Friday, February 20, 2009

What is an OCDCA?
Not an obsessive compulsive disordered Californian. Here's the definition:
    "an organization of community development agencies from through out the state [of Ohio] focused on building economically and socially stronger neighborhoods and communities. Through mutual assistance, training and advocacy, they influence public policy to improve the statewide community development environment and support community-based development."
This is one of those definitions you can choose words from several columns but nothing makes sense. So I went to OCDCA's web site and looked at its history. It has been in the "affordable housing" business for over 25 years and guess what? They've never found a reason to shrink (as they would if they were successful) only to expand. Imagine!
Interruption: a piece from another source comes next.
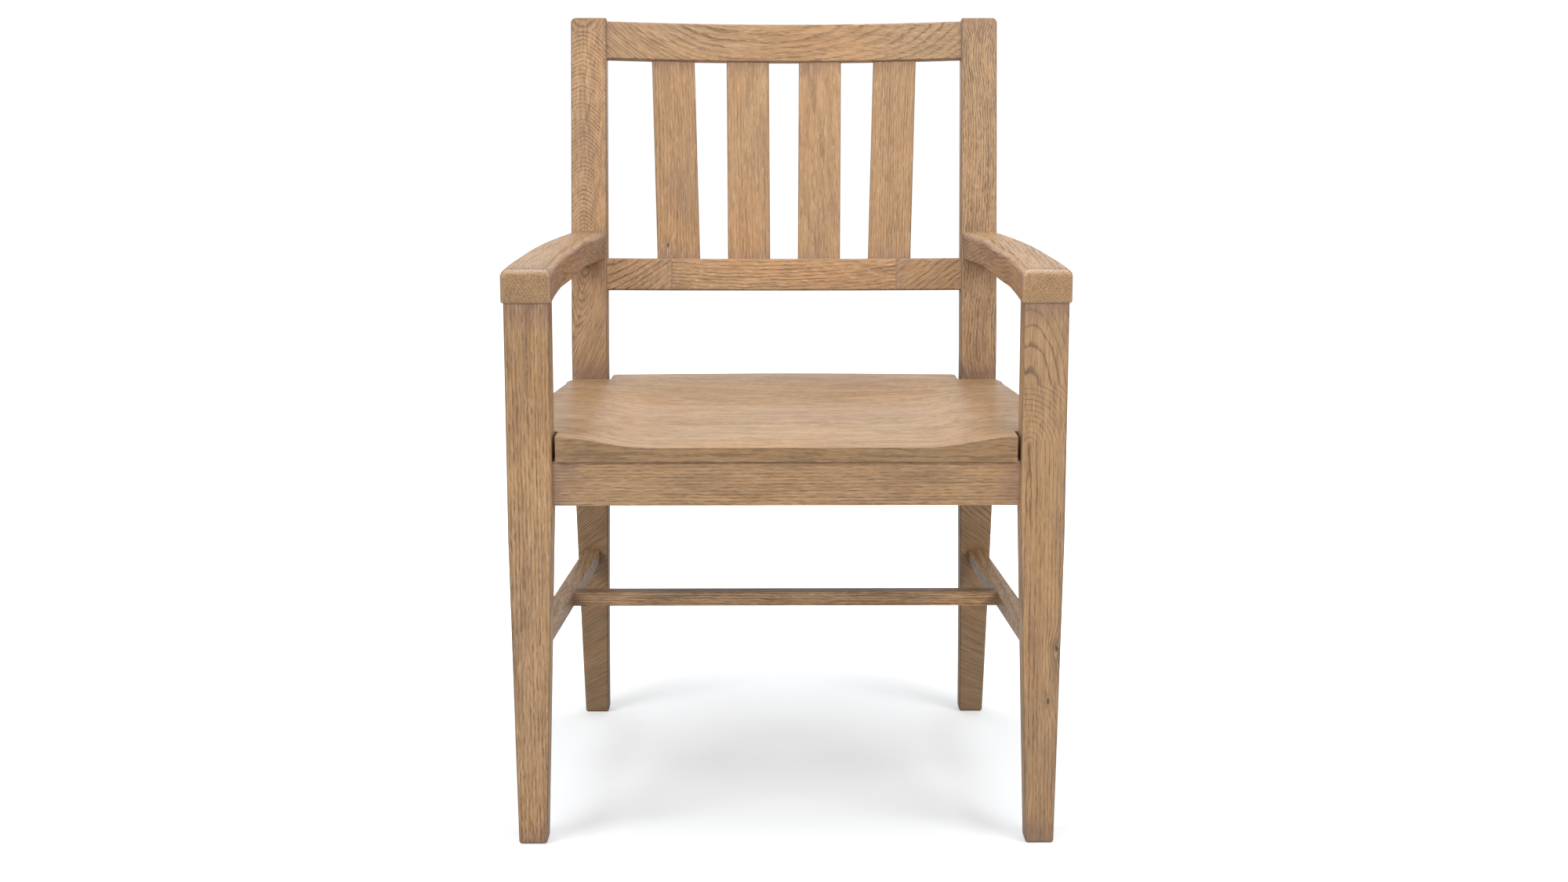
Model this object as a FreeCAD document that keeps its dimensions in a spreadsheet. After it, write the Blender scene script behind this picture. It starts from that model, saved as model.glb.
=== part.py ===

It began in 1983-84 with a foundation grant staffed entirely by volunteers to be an Ohio trade association for Community Development Corporations, hiring a director, Patrician Barnes in 1985. Her first initiative was to see that it stayed in business by creating a grant program funded by the state. It got $1 million from the Ohio Department of Development in 1985. Then it created the OCD Finance Fund building on the linked deposit model of AmeriTrust Bank, making it a product. From 1987-89 OCDCA organized a statewide Task Force to guide the Finance Fund, partnering with other development programs and an Episcopal Diocese. Then it got the governor and legislature in 1989 to provide matching public funds through an expansion of its CDC grant and Finance Fund continues to this day in a set-aside in the Ohio Housing Trust Fund. (Call me crazy but it looks like the state was matching state funding.)

Is it clear to you so far? Me either.

During the 1990s OCDC got involved in "educating the public" about ballot initiatives to expand the state's powers to finance affordable housing, helped draft legislation advocated for reduced state prevailing wages for housing targeted to low-income households and got exemptions from state prevailing wage for nonprofit sponsored housing development. (I think that means they didn't have to pay union wages.) Then it got into the training and assistance business making it possible for welfare recipients to start businesses and hold assets (called micro-enterprise programs).

As the CRA was gearing up to bring pressure on banks, the OCDCA began training Community Development Corporations staff.